You can set additional command line options with condor_ssh_to_job
because it has a -ssh
option that allows you to specify the ssh command to which condor_ssh_to_job
will add its own options. There's no way to set this when submitting an interactive job though.
If you submit a normal sleep job, not an interactive one then you can use condor_ssh_to_job -ssh 'ssh -o IdentitiesOnly=yes' <job id>
.
I think it's best to just document this, then users can fix their own configurations if they want to use AddKeysToAgent
on the submission machine.
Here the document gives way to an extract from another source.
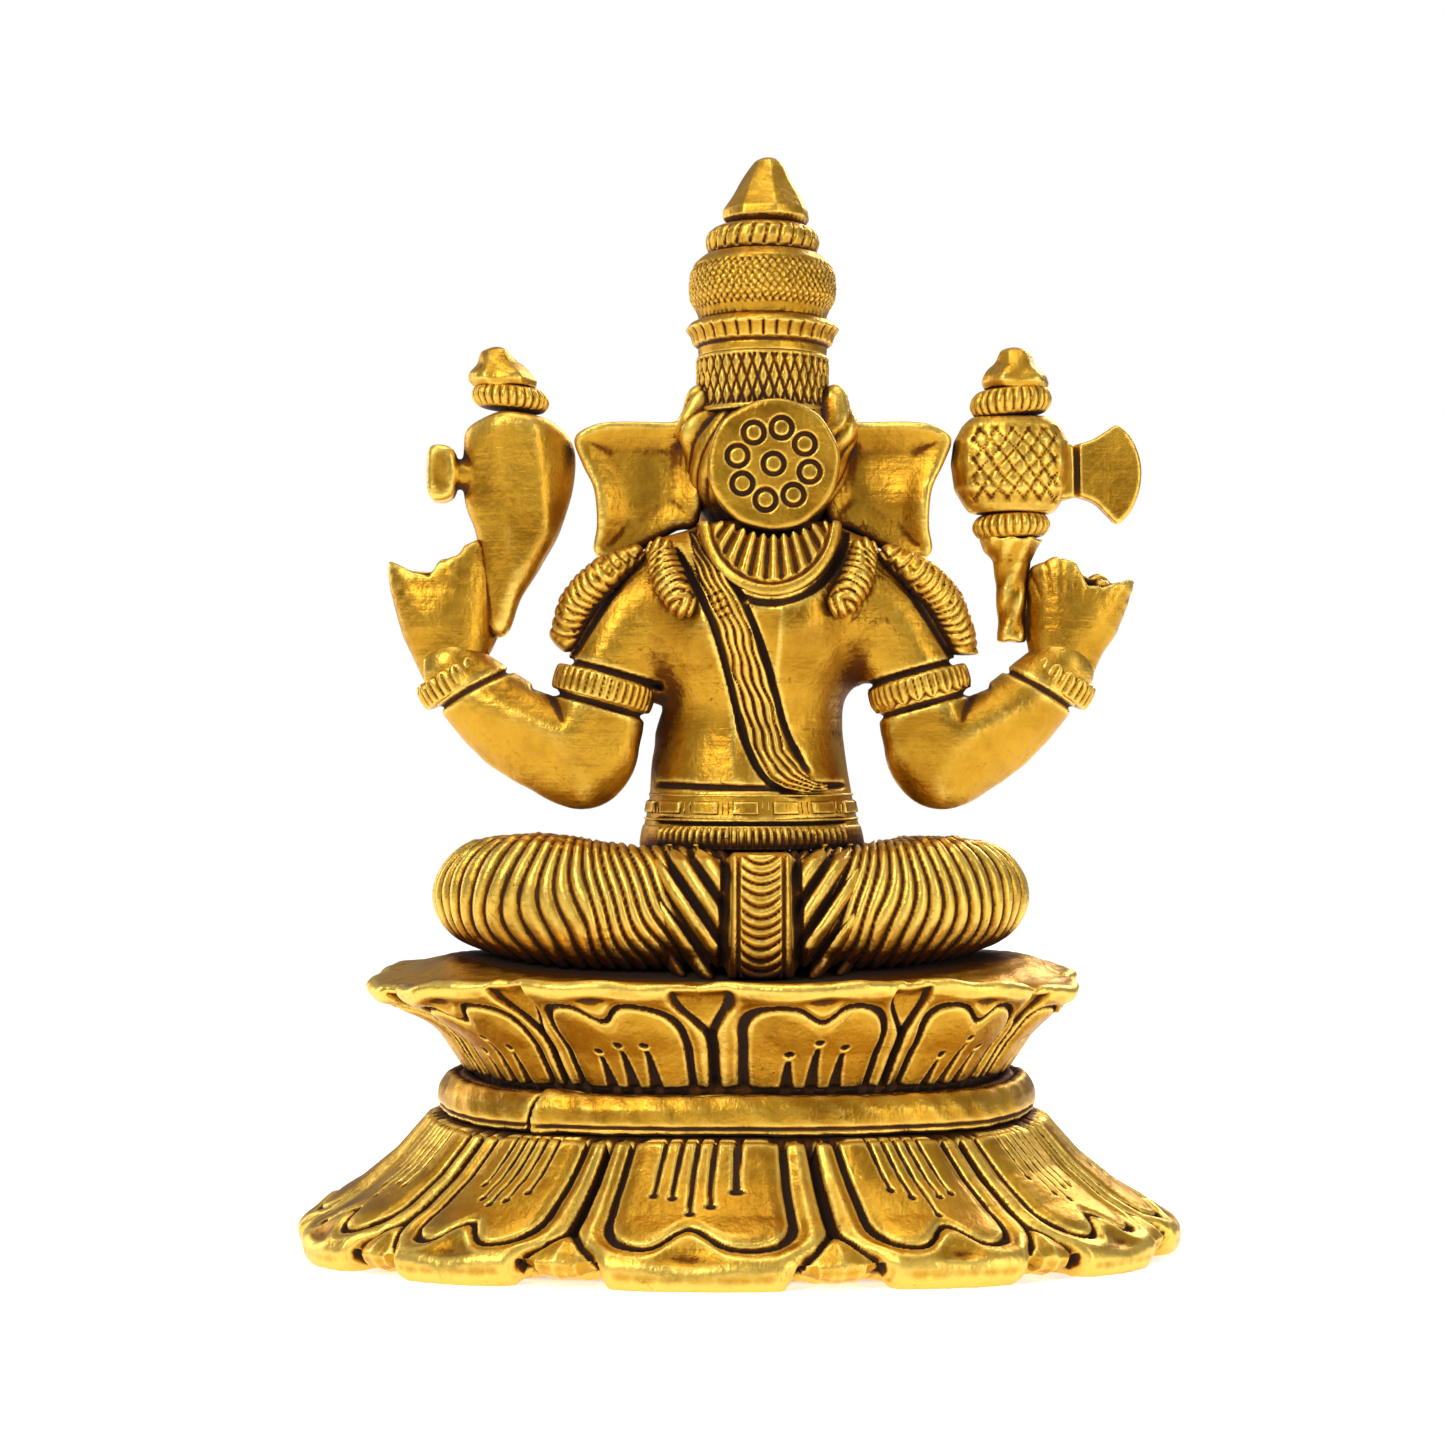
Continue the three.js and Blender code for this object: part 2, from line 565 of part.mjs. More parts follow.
// ---------- Front arms ----------
function frontArms() {
  const left = limb(
    [[10.5, -3, 88], [15, -6, 82], [18.4, -9, 78.6], [17.4, -18, 78], [15.6, -26, 78.6]],
    [[4.8, 5], [4.8, 4.8], [4.8, 4.4], [3.9, 3.8], [3.2, 3]],
    { steps: 12, depthAxis: [0.2, 0.7, 0.7] },
  );
  add("left_front_arm", "figure", left);
  const right = limb(
    [[-16.5, -3, 88], [-21, -6, 82], [-24.2, -9, 78.8], [-24, -18, 79.6], [-23.4, -23.4, 82]],
    [[4.8, 5], [4.8, 4.8], [4.8, 4.4], [3.9, 3.8], [3.1, 3]],
    { steps: 12, depthAxis: [0.2, 0.7, 0.7] },
  );
  add("right_front_arm", "figure", right);
  const cuff = [[0, -1.3], [3.9, -1.3], [4.3, 0], [3.9, 1.3], [0, 1.3]];
  add("left_front_bracelet", "ornament", aimed(turned(cuff, 16), [15.9, -24.4, 78.5], [-0.15, -1, 0.05]));
  add("right_front_bracelet", "ornament", aimed(turned(cuff, 16), [-23.6, -22, 81.2], [0.1, -0.8, 0.45]));

  // The left hand is open upwards and holds a sweet, and the right is raised with its palm forwards.
  const bowl = limb(
    [[15.7, -26.6, 78.2], [15.2, -30.6, 77.6], [14.6, -34.4, 78.2]],
    [[3.2, 2.2], [4.2, 2], [3, 1.6]],
    { sides: 10, steps: 5, depthAxis: [0, 0, 1] },
  );
  add("left_front_hand", "figure", bowl);
  const sweet = turned([[0, 0], [2.8, 0.2], [3.4, 1.8], [2.4, 3.8], [0.7, 5.6], [0, 6]], 14);
  add("sweet", "ornament", moved(sweet, 15.4, -30.6, 79.2));
  const palm = limb(
    [[-23.3, -24.4, 83], [-23.2, -25.8, 87], [-23.2, -26, 90.4]],
    [[3.4, 1.8], [4.3, 2], [3.9, 1.6]],
    { sides: 10, steps: 5 },
  );
  const fingers = [95.6, 97, 96.6, 95].map((tip, i) => {
    const x = -20.1 - 2.05 * i;
    const sizes = [[1, 1.1], [1, 1.1], [0.8, 0.9]];
    return limb([[x + 0.1 * (i - 2), -25.9, 89], [x, -26.2, 93], [x, -26, tip]], sizes, { sides: 6, steps: 3 });
  });
  const thumb = limb(
    [[-20.6, -25.4, 85.4], [-18.6, -26.2, 88], [-18.2, -26.6, 91]],
    [[1.3, 1.3], [1.2, 1.2], [0.9, 0.9]],
    { sides: 6, steps: 3 },
  );
  add("right_front_hand", "figure", joined(palm, ...fingers, thumb));
}

pedestal();
fixings();
legs();
torso();
head();
rearArm("left", 1);
rearArm("right", -1);
noose();
axe();
frontArms();

export default statue;
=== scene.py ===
"""Looks for the cast brass deity statue.

Every visible piece is sculpted as a signed distance field in millimetres, meshed with OpenVDB, and stands
for the CAD node of the same name. Places come from the CAD boxes. The pedestal's three stages are
built as grids of rings instead, because their engraving follows the petals. Recesses get dark patina
and painted shade (an ambient occlusion worked into the colour) from two attributes that are worked out
on the finished meshes.
"""
import math
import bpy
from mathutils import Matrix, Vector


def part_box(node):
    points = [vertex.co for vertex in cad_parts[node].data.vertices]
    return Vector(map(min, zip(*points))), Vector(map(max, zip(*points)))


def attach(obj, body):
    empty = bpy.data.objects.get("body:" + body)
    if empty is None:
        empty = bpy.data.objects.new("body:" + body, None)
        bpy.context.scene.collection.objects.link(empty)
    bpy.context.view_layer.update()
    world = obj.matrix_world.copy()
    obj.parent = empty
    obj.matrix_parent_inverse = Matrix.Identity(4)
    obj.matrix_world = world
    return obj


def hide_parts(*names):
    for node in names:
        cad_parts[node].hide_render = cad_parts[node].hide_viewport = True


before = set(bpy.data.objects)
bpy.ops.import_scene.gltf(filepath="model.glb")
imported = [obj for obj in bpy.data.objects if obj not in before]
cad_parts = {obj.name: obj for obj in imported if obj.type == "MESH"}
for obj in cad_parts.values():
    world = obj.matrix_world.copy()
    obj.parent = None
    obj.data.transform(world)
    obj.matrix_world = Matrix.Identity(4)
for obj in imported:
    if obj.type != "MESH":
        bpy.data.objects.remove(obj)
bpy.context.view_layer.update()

from concurrent.futures import ThreadPoolExecutor

import bpy
import numpy as np
import openvdb
from mathutils import Vector

# ---------- Driving values (millimetres unless a name says otherwise) ----------
MM = 0.001
COARSE = 1.0  # quick tries use larger voxels
BODY_VOXEL = 0.29 * COARSE
ORNAMENT_VOXEL = 0.2 * COARSE
LIMB_VOXEL = 0.26 * COARSE
FINE_VOXEL = 0.18 * COARSE
FINEST_VOXEL = 0.16 * COARSE
PETALS = 12  # in each tier
LOWER_PETAL = 85.2  # the direction of one petal's middle, in degrees
UPPER_PETAL = 102.0
SEAM = 51.0  # the direction of the waist band's seam, in degrees
OVAL_POWER = 2.3
OVAL_DEPTH = 0.72
REAR_SINK = 2.7  # how far the seat sinks at its rear edge
HELD_Y = 2.4  # the middle plane of the noose and the axe
f32 = np.float32


def corners(node):
    low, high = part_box(node)
    return np.array(low) / MM, np.array(high) / MM


def centre(node):
    low, high = corners(node)
    return (low + high) / 2


def sided(side, node):
    """The left node's name if side is 1, and the right one's if it is -1."""
    return ("left_" if side > 0 else "right_") + node


BODY_X = (corners("left_rear_arm")[1][0] + corners("right_rear_arm")[0][0]) / 2 + 0.2
CROWN_X = centre("crown_band")[0]
HEAD_X = centre("crown_finial")[0]
HIP_X = (corners("left_leg")[1][0] + corners("right_leg")[0][0]) / 2
DISC = centre("rear_disc")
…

If you really want to make it easier for users then you can provide them with a wrapper script that removes the SSH_AUTH_SOCK
environment variable before submitting the interactive job.
Feel free to report this to the HTCondor developers, but considering the huge number of ssh options, they are probably not willing to start adding additional command line options to prevent all possible errors that could be caused by a user configuration on the submission machine.
Thanks. I'll consider pinging / PR HTCondor later.
Hi, @rwf14f,
I’m experiencing this issue for a few days: "Too many authentication failures” occurs when I requested an interactive node.
I’m not sure if this is related to testing sshd.sh in parallel universe recently in #12.